-- Start --
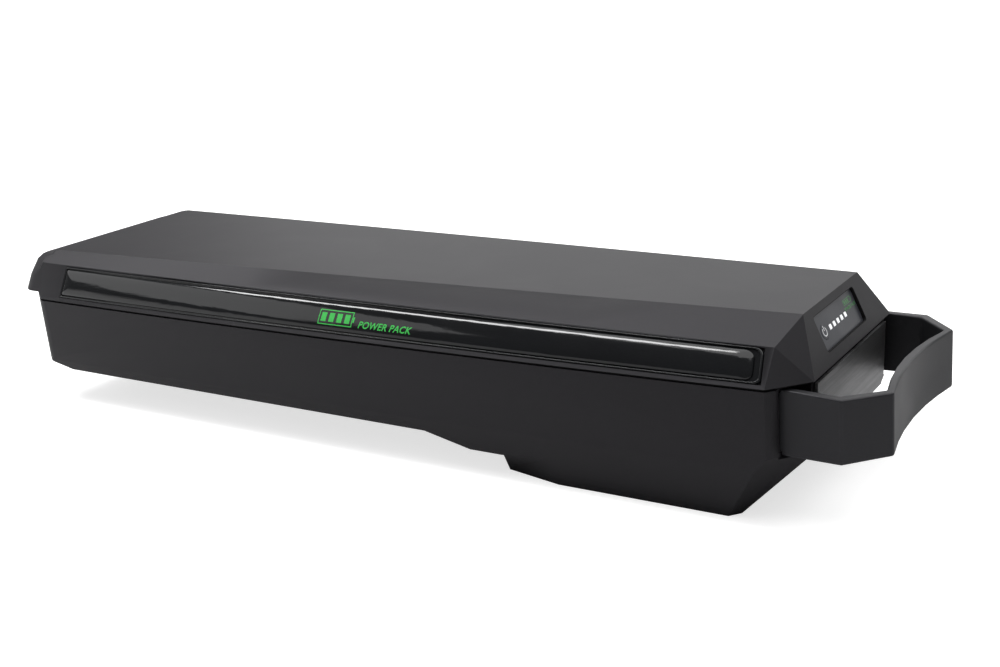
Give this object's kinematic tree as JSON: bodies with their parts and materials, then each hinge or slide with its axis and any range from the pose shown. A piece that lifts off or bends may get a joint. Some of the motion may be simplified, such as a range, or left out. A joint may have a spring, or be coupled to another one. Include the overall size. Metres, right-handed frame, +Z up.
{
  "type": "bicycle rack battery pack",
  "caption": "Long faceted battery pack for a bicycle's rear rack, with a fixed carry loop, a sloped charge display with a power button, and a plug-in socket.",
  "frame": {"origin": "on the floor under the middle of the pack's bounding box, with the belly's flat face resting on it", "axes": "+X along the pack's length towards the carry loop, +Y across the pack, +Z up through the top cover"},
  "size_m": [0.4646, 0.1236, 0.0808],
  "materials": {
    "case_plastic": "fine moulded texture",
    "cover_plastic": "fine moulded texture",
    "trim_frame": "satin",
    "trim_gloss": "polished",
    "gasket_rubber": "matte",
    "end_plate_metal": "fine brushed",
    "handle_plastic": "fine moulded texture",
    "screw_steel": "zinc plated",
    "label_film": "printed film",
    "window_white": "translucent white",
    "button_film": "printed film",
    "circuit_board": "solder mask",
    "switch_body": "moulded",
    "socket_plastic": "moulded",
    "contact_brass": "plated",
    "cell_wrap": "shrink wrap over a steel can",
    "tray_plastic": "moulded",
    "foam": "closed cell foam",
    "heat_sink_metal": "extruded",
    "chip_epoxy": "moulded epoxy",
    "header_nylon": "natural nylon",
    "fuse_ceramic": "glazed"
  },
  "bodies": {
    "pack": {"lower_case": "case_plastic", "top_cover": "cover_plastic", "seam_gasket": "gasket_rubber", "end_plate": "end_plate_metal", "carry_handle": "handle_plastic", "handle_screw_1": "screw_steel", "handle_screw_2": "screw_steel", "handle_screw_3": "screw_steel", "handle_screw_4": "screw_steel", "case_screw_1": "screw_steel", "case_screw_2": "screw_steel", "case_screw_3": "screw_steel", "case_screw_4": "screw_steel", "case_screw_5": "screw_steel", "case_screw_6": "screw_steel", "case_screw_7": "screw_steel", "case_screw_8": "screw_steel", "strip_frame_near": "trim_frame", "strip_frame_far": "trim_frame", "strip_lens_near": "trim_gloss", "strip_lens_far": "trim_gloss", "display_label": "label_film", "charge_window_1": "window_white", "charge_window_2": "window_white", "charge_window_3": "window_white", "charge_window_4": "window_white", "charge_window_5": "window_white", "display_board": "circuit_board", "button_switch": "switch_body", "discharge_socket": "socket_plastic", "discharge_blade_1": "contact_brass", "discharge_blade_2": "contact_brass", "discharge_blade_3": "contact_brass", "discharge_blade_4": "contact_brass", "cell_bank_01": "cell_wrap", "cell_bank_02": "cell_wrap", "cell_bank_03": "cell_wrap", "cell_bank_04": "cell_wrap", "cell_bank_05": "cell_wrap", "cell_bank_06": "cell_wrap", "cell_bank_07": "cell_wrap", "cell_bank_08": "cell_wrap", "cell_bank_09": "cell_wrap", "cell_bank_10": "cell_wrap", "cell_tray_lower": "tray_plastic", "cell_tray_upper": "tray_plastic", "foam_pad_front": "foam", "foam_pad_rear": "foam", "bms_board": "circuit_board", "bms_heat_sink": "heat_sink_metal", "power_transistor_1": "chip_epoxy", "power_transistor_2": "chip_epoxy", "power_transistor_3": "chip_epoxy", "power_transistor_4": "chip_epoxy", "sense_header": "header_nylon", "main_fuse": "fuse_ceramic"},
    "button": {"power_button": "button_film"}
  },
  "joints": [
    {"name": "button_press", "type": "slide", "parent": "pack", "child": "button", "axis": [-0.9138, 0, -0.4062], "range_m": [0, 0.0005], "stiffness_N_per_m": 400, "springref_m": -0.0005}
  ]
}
-- End --
To be done:
Each line above must be printed exactly as it appears.

Answer:
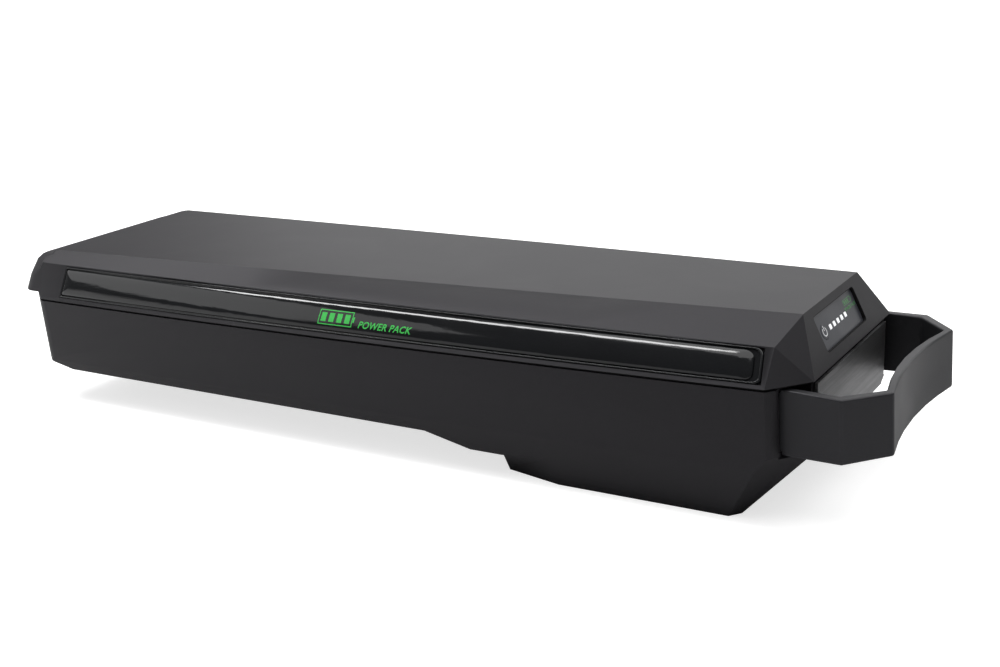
Give this object's kinematic tree as JSON: bodies with their parts and materials, then each hinge or slide with its axis and any range from the pose shown. A piece that lifts off or bends may get a joint. Some of the motion may be simplified, such as a range, or left out. A joint may have a spring, or be coupled to another one. Include the overall size. Metres, right-handed frame, +Z up.
{
  "type": "bicycle rack battery pack",
  "caption": "Long faceted battery pack for a bicycle's rear rack, with a fixed carry loop, a sloped charge display with a power button, and a plug-in socket.",
  "frame": {"origin": "on the floor under the middle of the pack's bounding box, with the belly's flat face resting on it", "axes": "+X along the pack's length towards the carry loop, +Y across the pack, +Z up through the top cover"},
  "size_m": [0.4646, 0.1236, 0.0808],
  "materials": {
    "case_plastic": "fine moulded texture",
    "cover_plastic": "fine moulded texture",
    "trim_frame": "satin",
    "trim_gloss": "polished",
    "gasket_rubber": "matte",
    "end_plate_metal": "fine brushed",
    "handle_plastic": "fine moulded texture",
    "screw_steel": "zinc plated",
    "label_film": "printed film",
    "window_white": "translucent white",
    "button_film": "printed film",
    "circuit_board": "solder mask",
    "switch_body": "moulded",
    "socket_plastic": "moulded",
    "contact_brass": "plated",
    "cell_wrap": "shrink wrap over a steel can",
    "tray_plastic": "moulded",
    "foam": "closed cell foam",
    "heat_sink_metal": "extruded",
    "chip_epoxy": "moulded epoxy",
    "header_nylon": "natural nylon",
    "fuse_ceramic": "glazed"
  },
  "bodies": {
    "pack": {"lower_case": "case_plastic", "top_cover": "cover_plastic", "seam_gasket": "gasket_rubber", "end_plate": "end_plate_metal", "carry_handle": "handle_plastic", "handle_screw_1": "screw_steel", "handle_screw_2": "screw_steel", "handle_screw_3": "screw_steel", "handle_screw_4": "screw_steel", "case_screw_1": "screw_steel", "case_screw_2": "screw_steel", "case_screw_3": "screw_steel", "case_screw_4": "screw_steel", "case_screw_5": "screw_steel", "case_screw_6": "screw_steel", "case_screw_7": "screw_steel", "case_screw_8": "screw_steel", "strip_frame_near": "trim_frame", "strip_frame_far": "trim_frame", "strip_lens_near": "trim_gloss", "strip_lens_far": "trim_gloss", "display_label": "label_film", "charge_window_1": "window_white", "charge_window_2": "window_white", "charge_window_3": "window_white", "charge_window_4": "window_white", "charge_window_5": "window_white", "display_board": "circuit_board", "button_switch": "switch_body", "discharge_socket": "socket_plastic", "discharge_blade_1": "contact_brass", "discharge_blade_2": "contact_brass", "discharge_blade_3": "contact_brass", "discharge_blade_4": "contact_brass", "cell_bank_01": "cell_wrap", "cell_bank_02": "cell_wrap", "cell_bank_03": "cell_wrap", "cell_bank_04": "cell_wrap", "cell_bank_05": "cell_wrap", "cell_bank_06": "cell_wrap", "cell_bank_07": "cell_wrap", "cell_bank_08": "cell_wrap", "cell_bank_09": "cell_wrap", "cell_bank_10": "cell_wrap", "cell_tray_lower": "tray_plastic", "cell_tray_upper": "tray_plastic", "foam_pad_front": "foam", "foam_pad_rear": "foam", "bms_board": "circuit_board", "bms_heat_sink": "heat_sink_metal", "power_transistor_1": "chip_epoxy", "power_transistor_2": "chip_epoxy", "power_transistor_3": "chip_epoxy", "power_transistor_4": "chip_epoxy", "sense_header": "header_nylon", "main_fuse": "fuse_ceramic"},
    "button": {"power_button": "button_film"}
  },
  "joints": [
    {"name": "button_press", "type": "slide", "parent": "pack", "child": "button", "axis": [-0.9138, 0, -0.4062], "range_m": [0, 0.0005], "stiffness_N_per_m": 400, "springref_m": -0.0005}
  ]
}